Subproject 2: Total Devotion: Passions and Plots in Emerging Christianities

Work package 1 (Bremmer): Total Devotion in Christian Martyrdom Literature (2-4th cent. CE)

Total devotion was not part of Greco-Roman polytheist religion; Aristotle bluntly states; ‘It would be absurd if someone were to say that he loves Zeus’ (MM. 1208 b 30). The early Christians developed a language of loving God but also of God loving them. From the earliest texts of the Jesus followers onwards, the Christians called themselves ‘slaves of God’ and God Himself their Master. A striking example of this relationship is the narrative of Polycarp (ca. 165 CE), where the old martyr says: ‘I have been his (Christ’s) slave for 86 years’. The relationship assumes mystical contours in the Passion of Perpetua and Felicitas (ca. 207) when the latter, in the pains of childbirth and asked how she would endure the terrors of the arena, answers, ‘then there will be another one (viz. Christ) in me who will suffer for me, just as I shall be suffering for Him’. Much of the early Christian literature is doctrinal and apologetic, but in the narratives of the martyrs, we find references to this close devotion of the early Christians to Christ, often depicted in emotionally gripping scenes and clearly serving as narrative models for Christian behaviour. My project will investigate this close, emotional and narrativized relationship between the believers and Christ as examples of total devotion and compare this relationship to the relationships with the gods of their polytheist and Jewish contemporaries, cf. SP1.

 

Work package 2 (Høgel): Total Devotion in Pillar Saint Hagiography (3rd-5th cent. CE)
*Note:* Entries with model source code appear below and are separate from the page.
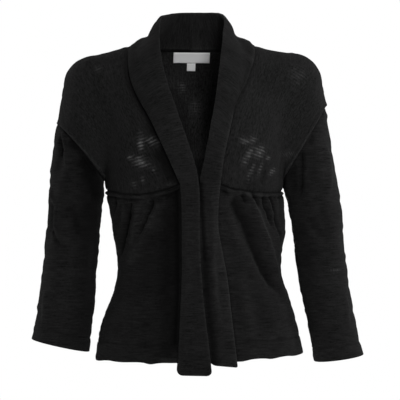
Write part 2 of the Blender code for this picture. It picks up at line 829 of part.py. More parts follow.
def build_collar(side, seams):
    """A double band from the centre of the back, round the neck and down to its end."""
    sewn = sewn_edge(side, seams)
    to_shoulder = BACK_NECK_STEPS // 2 + 1
    level = sewn.points[:, 2].copy()
    level[:to_shoulder] = np.linspace(BACK_LEVEL, SHOULDER_LEVEL, to_shoulder)
    table = FREE_EDGE[side]
    free = np.stack([read(table, name, level, "level") for name in ("x", "y", "height")], axis=1)
    bulge = read(table, "bulge", level, "level")

    across = np.array(COLLAR_COLUMNS)
    chord = free - sewn.points
    out = unit(np.cross(np.gradient(sewn.points + free, axis=0), chord))
    out *= np.sign((out * sewn.normals).sum(-1, keepdims=True))
    roll = (4 * across * (1 - across)) ** 0.6
    grid = sewn.points[:, None] + chord[:, None] * across[:, None]
    grid = grid + out[:, None] * (bulge[:, None] * roll)[..., None]
    normals = grid_normals(grid, np.broadcast_to(out[:, None], grid.shape))
    # Both halves meet in the plane of the centre back.
    grid[0, :, 0] = 0
    normals[0, :, 0] = 0
    normals = unit(normals)
    # The rows of the grid run with the seam, so the sewn edge is its bottom border.
    shift = on_seams(grid, normals, {"bottom": sewn})
    normals[0, 0, 0] = 0
    shift[0, :, 0] = SIDES[side] * SEAM_GAP / 2
    thickness = np.full(len(across), COLLAR_WALL)
    thickness[0] = WALL
    wall_of(f"collar_band_{side}", grid, normals, shift, thickness)


def build_tab(name, tab):
    """A thin tab that hangs on the inside of the back yoke, made from its points."""
    across = tab.x + tab.width * np.linspace(-0.5, 0.5, 7)
    down = tab.top - tab.drop * np.linspace(0, 1, 4)
    grid = settle([[(x, TORSO[-2].back, z) for z in down] for x in across], (0, 1, 0))
    normals = unit(slope(grid))
    outer = grid - normals * (WALL + LABEL_CLEAR)
    inner = outer - normals * LABEL_WALL
    wall_object(name, outer, inner, colour=LABEL_GREY, roughness=LABEL_ROUGHNESS)


def main():
    for obj in list(bpy.data.objects):
        bpy.data.objects.remove(obj, do_unlink=True)
    seams = build_seams()
    build_yokes(seams)
    for side in SIDES:
        build_sleeve(side, seams)
    build_skirts(seams)
    for side in SIDES:
        build_collar(side, seams)
    build_tab("neck_label", LABEL)
    build_tab("size_tab", SIZE_TAB)


main()
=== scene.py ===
# %% [markdown]
# # A kimono cardigan in fine slub knit
#
# The real cardigan is cut from a thin black jersey whose yarn is thicker in some places
# than in others.  Deep kimono shoulders, three-quarter sleeves, a lower body gathered into
# a high waist seam, and a double shawl collar that runs on down both fronts as bands.  The
# photograph shows it filled out as if worn, with nobody in it.
#
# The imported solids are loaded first, because each piece below has to sit where they sit.

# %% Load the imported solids
import math
from collections import namedtuple

import bmesh
import bpy
import numpy as np
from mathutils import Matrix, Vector


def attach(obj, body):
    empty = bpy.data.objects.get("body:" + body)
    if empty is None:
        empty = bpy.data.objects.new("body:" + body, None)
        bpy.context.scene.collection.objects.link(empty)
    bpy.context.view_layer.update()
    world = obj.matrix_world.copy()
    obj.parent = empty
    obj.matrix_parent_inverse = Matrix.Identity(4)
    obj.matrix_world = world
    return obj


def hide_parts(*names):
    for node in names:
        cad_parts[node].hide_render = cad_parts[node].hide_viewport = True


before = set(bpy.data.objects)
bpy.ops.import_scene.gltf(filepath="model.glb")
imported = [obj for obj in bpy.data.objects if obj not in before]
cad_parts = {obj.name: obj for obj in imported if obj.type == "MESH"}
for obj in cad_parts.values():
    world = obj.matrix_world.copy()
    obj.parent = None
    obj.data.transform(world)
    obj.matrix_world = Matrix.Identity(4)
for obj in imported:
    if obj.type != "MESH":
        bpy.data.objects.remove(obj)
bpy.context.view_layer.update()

# %% [markdown]
# ## Sizes
#
# A garment has no straight lines to measure, so its form is kept as short tables of
# sections, in millimetres.  Heights are above the origin, which lies between the shoulders.
# The front of the garment faces -Y, and right and left are the wearer's.  The same tables
# made the solids, so the cloth made here lies on them.

# %% Names for the rows of the tables
MM = 0.001
SIDES = {"right": -1, "left": 1}
Section = namedtuple("Section", "height right left front back")
Arm = namedtuple("Arm", "height centre half_width half_depth forward")
Bar = namedtuple("Bar", "out height radius")
Ring = namedtuple("Ring", "over_out over_height under_out under_height bow")
Cuff = namedtuple("Cuff", "height tilt")
Edge = namedtuple("Edge", "x y height")
Place = namedtuple("Place", "x height")
Lapel = namedtuple("Lapel", "level x y height bulge")


def numbers(text):
    """The numbers of a table that is written as text, one row to a line."""
    return [[float(word) for word in line.split()] for line in text.strip().splitlines()]


def table(kind, text):
    """The same rows, each with the names of its columns."""
    return tuple(kind(*row) for row in numbers(text))


print("a row of the body's table:", table(Section, "-150 145 146 121 98")[0])

# %% The body's sections, and the bars that carry the shoulders
TORSO = table(Section, """
-216 138.5 142.5 101 92
-150 145 146 121 98
-100 148 148 108 102
-50 148 148 84 95
-10 130 130 60 79
15 93 93 44 61
30 60 60 30 48
""")
TORSO_SQUARENESS = 2.3
SHOULDER_BARS = {
    "right": table(Bar, """
0 -38 43
100 -37 45
157 -48 49
"""),
    "left": table(Bar, """
0 -38 43
100 -37 45
158 -44 46
"""),
}
SKIRT = table(Section, """
-216 138.5 142.5 101 92
-250 132.5 146.5 99 89
-275 129 148 98 87
-326 121.5 141 98 86
-352 121.5 142 99 88
-378 127.5 151 102 91
-429 146 165 109 100
-482 154 176 117 110
""")
SKIRT_SQUARENESS = 2.25
print("round the chest:", round(2 * math.pi * math.sqrt((146**2 + 110**2) / 2)), "mm")

# %% The arms' sections, from the shoulder down to the cuff
ARMS = {
    "right": table(Arm, """
-48 164 42 47 0
-80 171.5 41.5 49 -1
-110 175.5 42 51 -2
-150 180 43 52 -3
-185 184 43.5 52 -4
-211 185.5 43.5 51 -5
-262 189.6 42.4 49 -7
-301 192.8 43.5 47 -9
-339 196 42.6 45 -11
-378 199.5 43.8 43 -13
-416 204.8 44.8 42 -15
-475 214 48 43 -18
"""),
    "left": table(Arm, """
-44 163.5 40 46 0
-80 171 42 49 -1
-110 175 42 51 -2
-150 180 43 52 -3
-185 185.5 43.5 52 -4
-211 189.5 44.3 51 -5
-237 194.4 42.6 50 -6
-262 198.4 41.6 49 -7
-301 202.4 40.8 47 -9
-339 206.4 40 45 -11
-378 211.2 38.6 43 -13
-416 218.4 37.8 42 -15
-490 234 40 43 -18
"""),
}
ARMHOLES = {
    "right": Ring(217, -109, 141, -199, 3),
    "left": Ring(213, -79, 142.5, -197, 5),
}
ARMHOLE_DEPTH = 50.0
CUFFS = {"right": Cuff(-460.3, 10), "left": Cuff(-482.6, 5.5)}
BLEND_TOP, BLEND_LOW = 34.0, 3.0
BLEND_FROM, BLEND_TO = -198.0, -140.0
BAR_BLEND = 6.0
print("the arms reach down to", {side: arm[-1].height for side, arm in ARMS.items()})

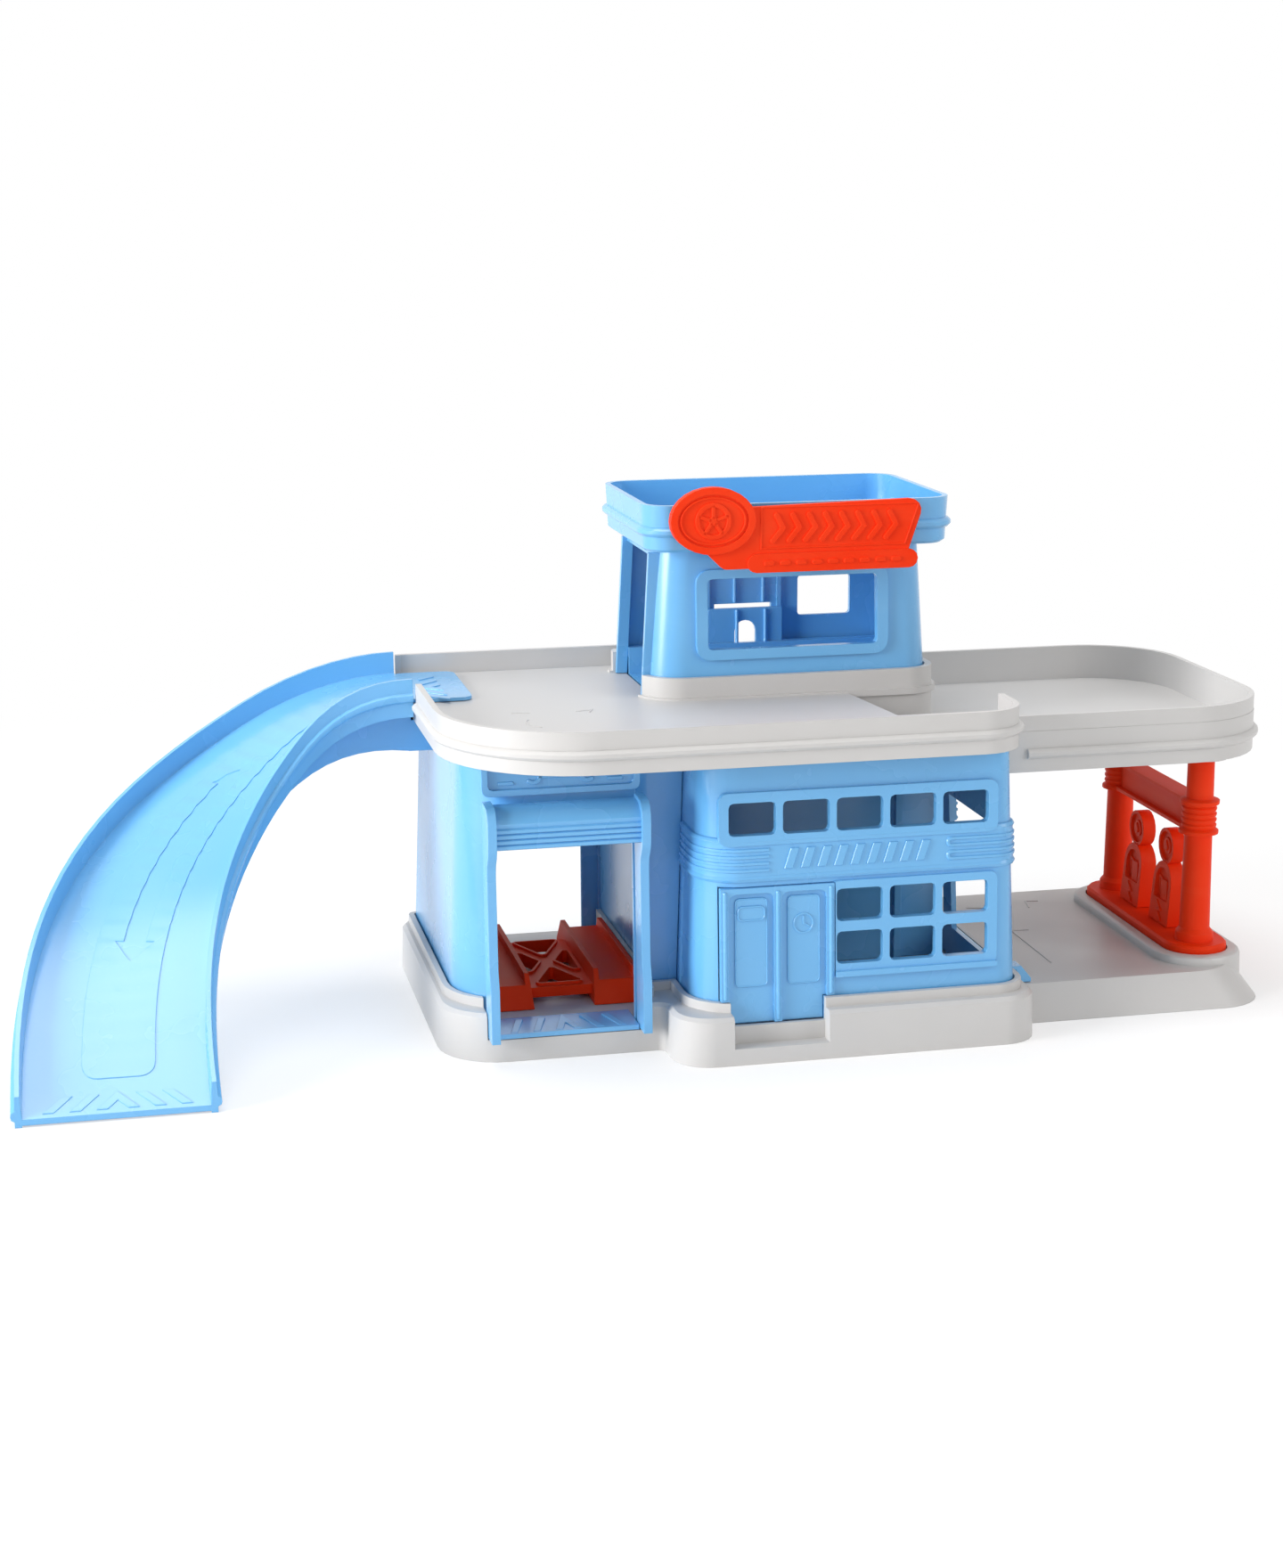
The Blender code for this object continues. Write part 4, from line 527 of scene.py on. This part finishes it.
# %% Roof sign
BANNER_FACE, STRIP_FACE, MEDAL_FACE = -11.4, -12.2, -12.0
MEDAL_X, MEDAL_Z = 27.0, 212.4
SPOKES, SPOKE_FROM, SPOKE_TO, SPOKE_WIDTH = 5, 1.6, 6.2, 1.5
wheel = [ring(oval(MEDAL_X, MEDAL_Z, 28.6, 20.4), 0.8), ring(oval(MEDAL_X, MEDAL_Z, 15.6, 15.6), 2.0),
         oval(MEDAL_X, MEDAL_Z, 4.0, 4.0, 20)]
for k in range(SPOKES):
    turn = math.radians(90 + 360 / SPOKES * k)
    spoke = [(MEDAL_X + r * math.cos(turn), MEDAL_Z + r * math.sin(turn)) for r in (SPOKE_FROM, SPOKE_TO)]
    wheel.append(stroke(spoke, SPOKE_WIDTH))
relief("medallion_wheel", wheel, upright(MEDAL_FACE), "trim_red", height=0.7)

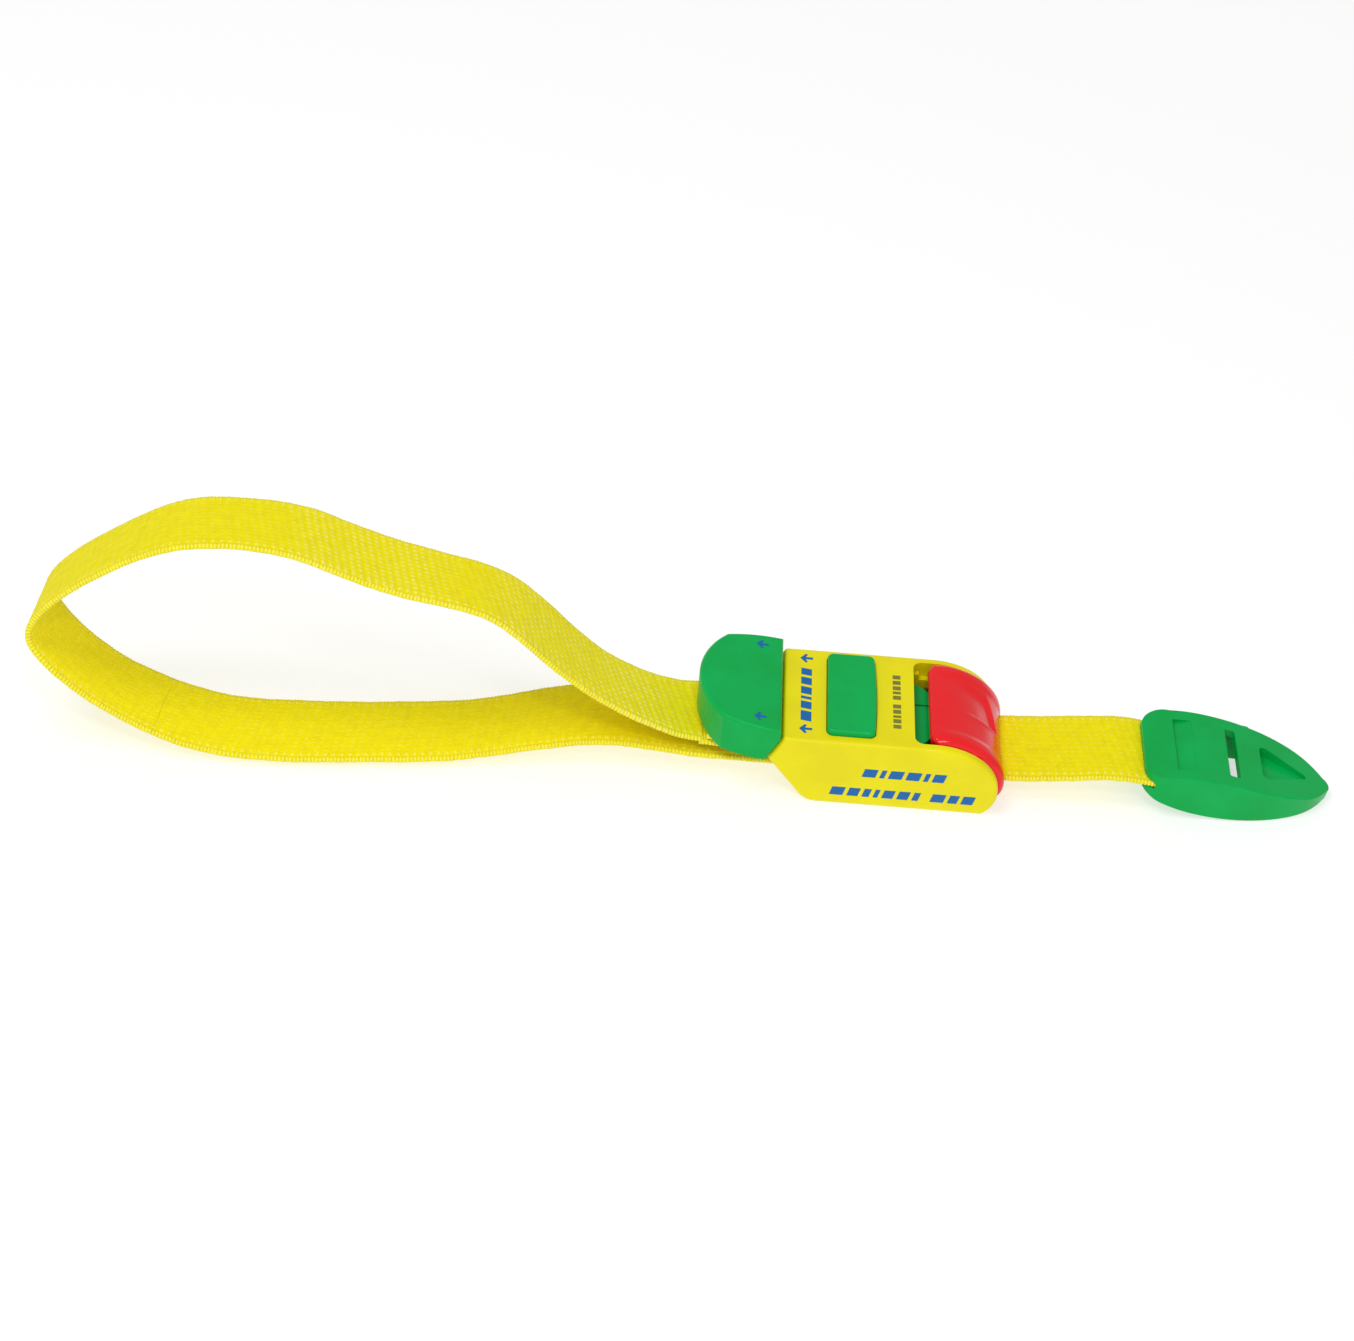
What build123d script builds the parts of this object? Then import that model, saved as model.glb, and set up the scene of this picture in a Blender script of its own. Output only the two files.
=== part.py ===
from build123d import *
from math import atan2, cos, hypot, pi, sin, tan, radians
import os

# Quick-release tourniquet with one-handed buckle, in millimetres.
# X runs along the buckle from the arm loop (-X) to the free end of the webbing (+X),
# Y runs across it and Z is up. The origin lies on the flat underside of the housing.

os.makedirs("parts", exist_ok=True)

# --- driving dimensions -------------------------------------------------------------

webbing_width = 25.0
webbing_thickness = 1.6
webbing_level = 7.0            # middle of the webbing where it runs through the buckle

housing_half_width = 18.5
housing_height = 20.0
wall = 2.3                     # side walls
roof = 2.0                     # roof and front walls
nose_centre = (9.0, 7.0)       # centre of the quarter ellipse at the lever end
nose_reach = 17.0
edge_radius = 1.1              # rounding between the side walls and everything else
roof_end = 3.8                 # where the roof stops short of the lever

tongue_bottom = 13.4
tongue_thickness = 2.5
tongue_half_width = 12.4
tongue_tip = 8.6

window = (-18.5, -5.6)         # opening in the roof for the release button
button_stand_out = 1.6
button_clearance = 0.2
button_bulge = 0.5
button_travel = 2.0

pivot = (16.0, 12.5)           # lever pin, X and Z
pin_radius = 1.2
lever_half_width = 15.9

anchor_bar_at = (-38.2, 16.4)  # bar in the plug head, X and Z
anchor_bar_radius = 1.5

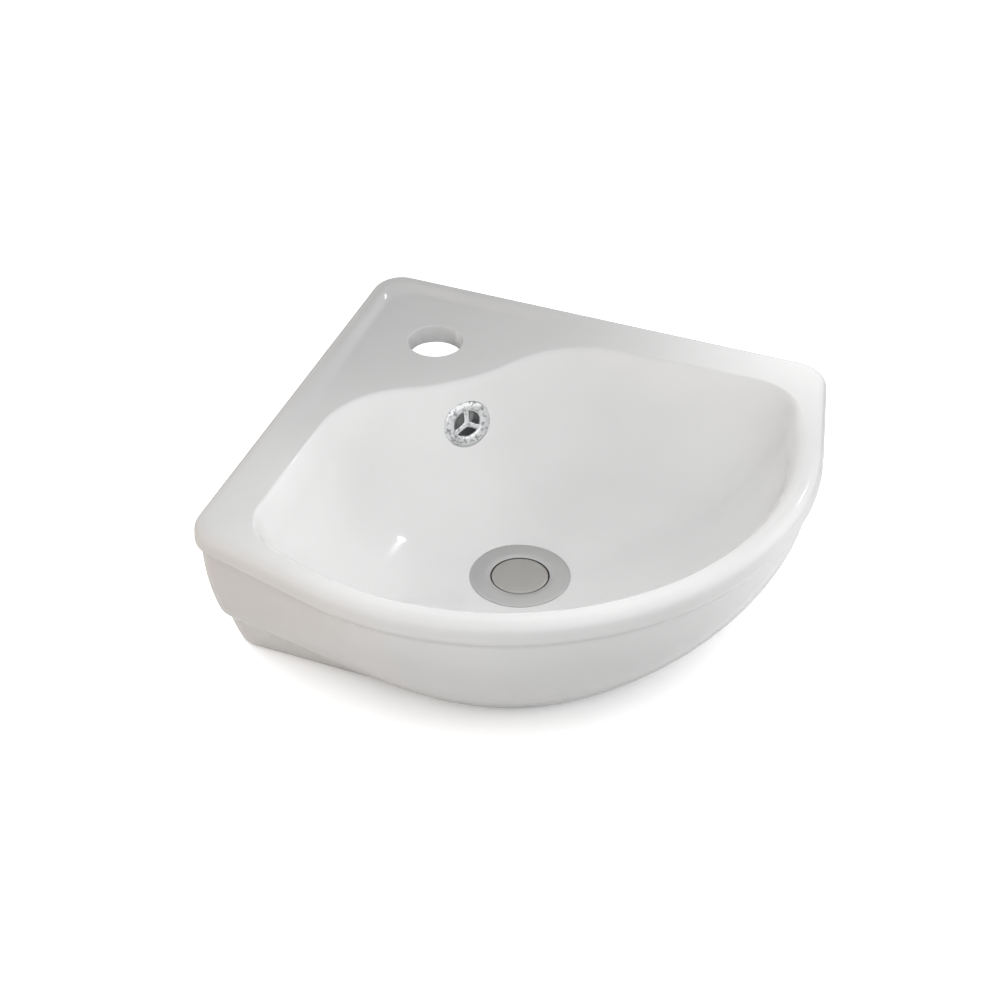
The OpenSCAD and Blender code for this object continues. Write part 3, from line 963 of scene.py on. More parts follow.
    def skin(self) -> np.ndarray:
        """Every ring of the skin, from the bowl's floor over the rim and foot to the underside.

        Returns:
            The rings, as an array of (ring, station, xyz).
        """
        last, floor_end, under_end = self.bowl_a(self.lip_d), 87.0, 83.0
        rings = [self.bowl(lerp(floor_end, last, u)) for u in np.linspace(0.0, 1.0, 40)]
        foot, below = rings[-1], self.bowl(last + 1.0)
        rise = foot - below
        brow = foot + rise * ((-self.drop - foot[:, 2]) / rise[:, 2])[:, None]
        shoulder = self.ring(self.moved_in(self.edge, -self.lip_w), -self.drop)
        for t in np.linspace(0.0, 1.0, 19)[1:]:
            rings.append(lerp(lerp(foot, brow, t), lerp(brow, shoulder, t), t))
        rings += self.deck_rings()
        rings += self.band_rings()
        for z in np.linspace(-self.cove_low, self.foot_round - self.height, 34)[1:]:
            rings.append(self.ring(self.skirt(z, 0.0), z))
        for t in np.radians([22.5, 45.0, 67.5, 90.0]):
            z = self.foot_round - self.height - self.foot_round * math.sin(t)
            line = self.moved_in(self.skirt(z, 0.0), self.foot_round * (1.0 - math.cos(t)))
            rings.append(self.ring(line, z))
        for u in np.linspace(0.0, 1.0, 12):
            z = lerp(-self.height, self.roof, u)
            rings.append(self.ring(self.skirt(z, self.wall), z))
        start = self.bowl_a(self.edge_z - self.roof)
        for u in np.linspace(0.0, 1.0, 12):
            ring = self.bowl(lerp(start, under_end, u), self.bowl_t)
            if u == 0.0:
                ring[:, 2] = self.roof
            rings.append(ring)
        return np.array(rings)

    def deck_rings(self) -> list[np.ndarray]:
        """The deck and ledges, from the lip to the rolled band.

        Returns:
            The rings, close together where the raised border rises beside the walls.
        """
        inner = self.moved_in(self.edge, -self.lip_w)
        outer = self.moved_in(self.rim, self.roll_r)
        width = np.linalg.norm(inner - outer, axis=1)
        marks = np.linspace(self.border_w, 0.0, 10)[:-1]
        first = np.maximum(1.0 / (len(marks) + 1), 1.0 - marks[0] / width)
        shares = [first * t for t in np.linspace(0.0, 1.0, 7)[1:-1]]
        shares += [np.maximum((b + 1) / (len(marks) + 1), 1.0 - d / width) for b, d in enumerate(marks)]
        rings = []
        for s in shares:
            height = -self.drop * ease((1.0 - s) * width / self.border_w)
            rings.append(self.ring(lerp(inner, outer, s[:, None]), height))
        return rings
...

Stylites, or pillar saints, stand out in terms of total devotion. Many other saints took refuge in marginal spaces (mountains, graves, deserts), often explicitly aiming not to become too known, but the stylites picked a conspicuous dwelling: the tops of pillars, thus giving total devotion a palpable, spatial aspect. Taking Symeon Stylites (the Elder, ca. 390-459) as a model, pillar saints created a special strand within Christian sainthood – that of the mass performance – and as a direct corollary, this project argues – the standard miracle story used in stylite hagiography is that of mass conversion (e.g., Life by Theodoret 15-16, Syriac Life 77; Georgians, Armenians, Persians, and more in large groups). In pillar saint narratives, total devotion is envisioned as a visible mass phenomenon, and visuality and simultaneity play into the saint’s devotion (cf. Life by Theodoret, 21; mass preachings (25-26). Analysing the use of Hebrew Bible models of devotion (cf. SP1 and SP2-WP 1&3), this project investigates the emotion expressions used and the narrativization of emotions in the relationship between stylite and deity, as well as between the stylite and the crowd. The scripting of total devotion as a mass phenomenon and its visual conspicuousness are important with a view to its role in conversion processes.

Work package 3 (Staat): Total Devotion in Ascetic Hagiography (4-6th cent. CE)

Asceticism is a key form of radical religion in the ancient world. Both ascetic narratives and bodies elicit emotions and emulation, even if stated goals are to overcome certain emotions. Asceticism naturally implies the idea of a scale of devotion involving emotions, and asceticism was a key factor in Christianity from the 4th century. This project investigates the transformation of total devotion plots from the Hebrew Bible and Jewish literature (SP1), as well as Christian martyrdom and stylite literature (SP2, WP1&2), in order to analyse total devotion in ascetic hagiography from the Latin west in the great era of transition after the disintegration of the west-Roman empire. Here, “secret saints” such as Hilarion the Great, Germanus of Auxerre, Honoratus of Arles, and Severinus of Noricum hide in caves, mountains, and deserts to heighten their total devotion; secrecy becomes at once a factor of attraction and fascination and functions to totalize devotion. Taking into account total devotion ideals in authors such as Cassian, Salvian, and Ambrose in which ideal religious devotion is understood as intense and emotional, the project inquires into total devotion and group dynamics in the conversion processes of late antique/early medieval Europe.